Читали ли мою полемику с Гинцбургом в „Руси“ и „Речи“? Впрочем, интересного мало».
С начала года Серов писал в Москве по заказу Московской городской думы портрет князя В. М. Голицына. Владимира Михайловича знал он достаточно хорошо. Князь Голицын несколько лет прослужил губернатором Москвы, а последние восемь лет, до замены его в 1905 году Николаем Ивановичем Гучковым, был городским головой Москвы. Возглавляя Московскую городскую думу, он руководил и советом Третьяковской галереи, хотя в живописи совершенно не разбирался. В вопросах же приобретения новых картин для галереи Голицын частенько полагался на мнение Цветкова и Вишнякова, постоянно конфликтовавших с Серовым, Остроуховым и А. П. Боткиной. И потому отношение к В. М. Голицыну со стороны Серова было весьма сдержанным, с внутренним холодком.
И это отразил написанный Серовым портрет Голицына. На нем князь, сидящий в кресле, бережно поглаживает пальцами свои чуть свисающие вниз роскошные усы, и рассматривающий портрет зритель поневоле думает: «Прекрасные усы, и как он их лелеет, холит!» Недаром увидевший портрет Коровин с одобрительной усмешкой сказал Серову: «А здорово ты его поддел!»
И с совершенно другим настроением приступил Серов к исполнению заказа, поступившего от совета присяжных поверенных в Петербурге, написать портрет председателя их совета, известного адвоката Александра Николаевича Турчанинова. Его коллеги собирались таким образом отметить исполняющееся в апреле сорокалетие адвокатской деятельности Турчанинова.

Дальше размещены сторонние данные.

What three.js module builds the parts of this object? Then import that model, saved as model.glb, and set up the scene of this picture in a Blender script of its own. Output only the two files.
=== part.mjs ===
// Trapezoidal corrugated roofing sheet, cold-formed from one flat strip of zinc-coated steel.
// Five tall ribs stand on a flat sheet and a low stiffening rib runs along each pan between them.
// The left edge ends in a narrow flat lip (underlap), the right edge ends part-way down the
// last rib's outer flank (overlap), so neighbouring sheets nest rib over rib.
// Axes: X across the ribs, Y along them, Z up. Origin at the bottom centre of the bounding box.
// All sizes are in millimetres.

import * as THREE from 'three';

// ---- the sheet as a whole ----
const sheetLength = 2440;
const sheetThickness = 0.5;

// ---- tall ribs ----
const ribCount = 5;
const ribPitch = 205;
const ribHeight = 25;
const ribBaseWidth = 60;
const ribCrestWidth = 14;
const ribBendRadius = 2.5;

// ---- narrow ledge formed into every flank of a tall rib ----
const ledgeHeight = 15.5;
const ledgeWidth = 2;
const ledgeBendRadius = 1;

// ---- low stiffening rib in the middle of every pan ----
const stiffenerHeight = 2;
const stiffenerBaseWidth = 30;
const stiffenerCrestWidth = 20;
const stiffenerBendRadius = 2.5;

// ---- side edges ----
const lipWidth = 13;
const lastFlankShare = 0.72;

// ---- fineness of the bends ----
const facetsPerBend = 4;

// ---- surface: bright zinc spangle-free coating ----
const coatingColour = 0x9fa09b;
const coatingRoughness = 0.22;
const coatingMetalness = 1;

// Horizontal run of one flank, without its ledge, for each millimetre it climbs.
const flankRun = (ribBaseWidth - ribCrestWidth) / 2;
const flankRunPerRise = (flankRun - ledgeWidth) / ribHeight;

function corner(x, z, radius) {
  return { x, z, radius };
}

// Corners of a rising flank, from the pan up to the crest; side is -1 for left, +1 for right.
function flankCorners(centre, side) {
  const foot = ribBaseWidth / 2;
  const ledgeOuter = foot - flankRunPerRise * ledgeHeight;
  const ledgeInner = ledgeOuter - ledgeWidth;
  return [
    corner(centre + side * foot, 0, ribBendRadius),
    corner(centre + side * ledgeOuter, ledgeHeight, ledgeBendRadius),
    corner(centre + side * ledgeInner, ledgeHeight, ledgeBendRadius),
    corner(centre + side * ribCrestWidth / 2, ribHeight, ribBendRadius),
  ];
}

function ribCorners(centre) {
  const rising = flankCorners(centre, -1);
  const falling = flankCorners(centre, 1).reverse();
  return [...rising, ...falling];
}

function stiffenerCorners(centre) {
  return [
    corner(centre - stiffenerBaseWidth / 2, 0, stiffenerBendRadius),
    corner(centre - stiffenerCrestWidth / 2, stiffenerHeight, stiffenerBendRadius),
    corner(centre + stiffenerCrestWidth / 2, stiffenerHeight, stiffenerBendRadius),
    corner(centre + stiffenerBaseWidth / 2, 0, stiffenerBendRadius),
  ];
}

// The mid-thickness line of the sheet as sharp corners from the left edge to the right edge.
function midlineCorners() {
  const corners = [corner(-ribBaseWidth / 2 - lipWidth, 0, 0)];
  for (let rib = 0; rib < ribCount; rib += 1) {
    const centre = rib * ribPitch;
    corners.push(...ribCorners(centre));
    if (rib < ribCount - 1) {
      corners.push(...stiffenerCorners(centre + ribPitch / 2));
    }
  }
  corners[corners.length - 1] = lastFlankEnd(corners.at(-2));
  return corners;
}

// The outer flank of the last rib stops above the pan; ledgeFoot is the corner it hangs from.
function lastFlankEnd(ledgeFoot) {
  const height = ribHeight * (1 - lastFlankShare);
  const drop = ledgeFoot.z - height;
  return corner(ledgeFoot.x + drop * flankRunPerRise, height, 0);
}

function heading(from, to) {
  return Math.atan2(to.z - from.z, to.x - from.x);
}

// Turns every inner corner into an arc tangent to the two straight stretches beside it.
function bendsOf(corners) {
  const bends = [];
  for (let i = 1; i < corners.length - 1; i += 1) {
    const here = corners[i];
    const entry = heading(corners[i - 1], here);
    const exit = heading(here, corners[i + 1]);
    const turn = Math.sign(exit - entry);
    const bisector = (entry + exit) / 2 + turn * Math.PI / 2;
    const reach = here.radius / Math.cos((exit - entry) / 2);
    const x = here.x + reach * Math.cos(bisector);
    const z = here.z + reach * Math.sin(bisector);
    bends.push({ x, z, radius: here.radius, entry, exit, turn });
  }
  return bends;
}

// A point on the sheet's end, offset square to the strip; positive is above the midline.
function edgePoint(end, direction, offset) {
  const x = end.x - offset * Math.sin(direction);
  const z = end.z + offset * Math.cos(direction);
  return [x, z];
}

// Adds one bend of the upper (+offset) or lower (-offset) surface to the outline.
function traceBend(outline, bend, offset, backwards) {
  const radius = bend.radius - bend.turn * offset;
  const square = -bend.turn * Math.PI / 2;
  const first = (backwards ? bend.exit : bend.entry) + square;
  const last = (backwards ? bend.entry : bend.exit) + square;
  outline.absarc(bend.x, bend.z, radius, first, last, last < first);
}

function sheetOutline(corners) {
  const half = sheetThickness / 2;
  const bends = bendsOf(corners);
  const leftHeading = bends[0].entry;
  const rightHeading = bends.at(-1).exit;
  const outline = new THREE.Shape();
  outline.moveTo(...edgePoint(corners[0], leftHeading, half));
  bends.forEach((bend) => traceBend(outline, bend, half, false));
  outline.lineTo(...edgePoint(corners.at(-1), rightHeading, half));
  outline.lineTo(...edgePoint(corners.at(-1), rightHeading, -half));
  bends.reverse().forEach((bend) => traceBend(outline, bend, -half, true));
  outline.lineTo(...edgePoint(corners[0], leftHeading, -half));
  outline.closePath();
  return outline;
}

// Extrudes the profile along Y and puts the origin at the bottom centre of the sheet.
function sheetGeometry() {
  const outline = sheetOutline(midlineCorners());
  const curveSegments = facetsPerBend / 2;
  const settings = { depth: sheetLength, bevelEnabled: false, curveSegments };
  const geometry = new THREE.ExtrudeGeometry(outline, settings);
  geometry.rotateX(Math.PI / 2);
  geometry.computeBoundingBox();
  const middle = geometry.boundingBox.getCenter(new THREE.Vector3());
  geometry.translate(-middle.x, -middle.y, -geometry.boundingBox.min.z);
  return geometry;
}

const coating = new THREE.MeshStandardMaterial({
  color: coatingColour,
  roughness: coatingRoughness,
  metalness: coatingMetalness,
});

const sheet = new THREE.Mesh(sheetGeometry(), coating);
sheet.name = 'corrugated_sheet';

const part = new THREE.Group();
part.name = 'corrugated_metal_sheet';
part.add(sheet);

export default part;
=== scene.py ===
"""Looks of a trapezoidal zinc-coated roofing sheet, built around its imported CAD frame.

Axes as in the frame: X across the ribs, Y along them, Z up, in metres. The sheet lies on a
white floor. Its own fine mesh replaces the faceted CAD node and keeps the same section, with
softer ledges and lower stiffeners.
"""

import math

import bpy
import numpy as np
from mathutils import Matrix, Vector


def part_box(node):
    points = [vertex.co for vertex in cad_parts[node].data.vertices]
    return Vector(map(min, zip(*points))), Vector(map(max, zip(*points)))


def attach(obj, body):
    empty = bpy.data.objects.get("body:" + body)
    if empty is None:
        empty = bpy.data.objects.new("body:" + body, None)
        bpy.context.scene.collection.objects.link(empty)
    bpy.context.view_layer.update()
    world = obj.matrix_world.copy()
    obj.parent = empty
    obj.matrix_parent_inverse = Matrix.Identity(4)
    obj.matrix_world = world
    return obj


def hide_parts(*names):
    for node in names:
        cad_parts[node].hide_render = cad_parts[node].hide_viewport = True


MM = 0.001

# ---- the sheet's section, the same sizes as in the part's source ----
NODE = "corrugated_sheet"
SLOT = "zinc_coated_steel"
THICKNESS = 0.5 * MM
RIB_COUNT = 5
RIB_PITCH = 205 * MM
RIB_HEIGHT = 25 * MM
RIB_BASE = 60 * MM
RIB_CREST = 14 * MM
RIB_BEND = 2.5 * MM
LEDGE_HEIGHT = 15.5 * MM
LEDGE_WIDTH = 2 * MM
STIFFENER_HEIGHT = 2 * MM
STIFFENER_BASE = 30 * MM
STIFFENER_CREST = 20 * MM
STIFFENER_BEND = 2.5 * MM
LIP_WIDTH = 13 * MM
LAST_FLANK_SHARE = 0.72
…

То, что Серову удалось узнать о Турчанинове, вызывало большую симпатию к нему. Турчанинов считался одним из могикан отечественной адвокатуры. В 1905 году он возглавил комиссию, решавшую вопрос об ответственности некоторых чиновников за расстрел мирных граждан. Он имел репутацию неподкупного человека. Славился своим ораторским даром. При личном знакомстве заочное расположение к нему лишь усилилось. Серов, дабы лучше понять адвоката, ходил на судебные заседания с его участием, беседовал с ним, читал статьи, публиковавшиеся в газетах в связи с юбилеем. «Начиная от Соловьева и кончая Карповичем, – писала о Турчанинове „Петербургская газета“, – он был духовником многих борцов за свободу русского народа, он не только защищал их по долгу присяги, но принимал их последний вздох, слушал их признания, не предназначенные для суда, который эти люди принципиально отрицали».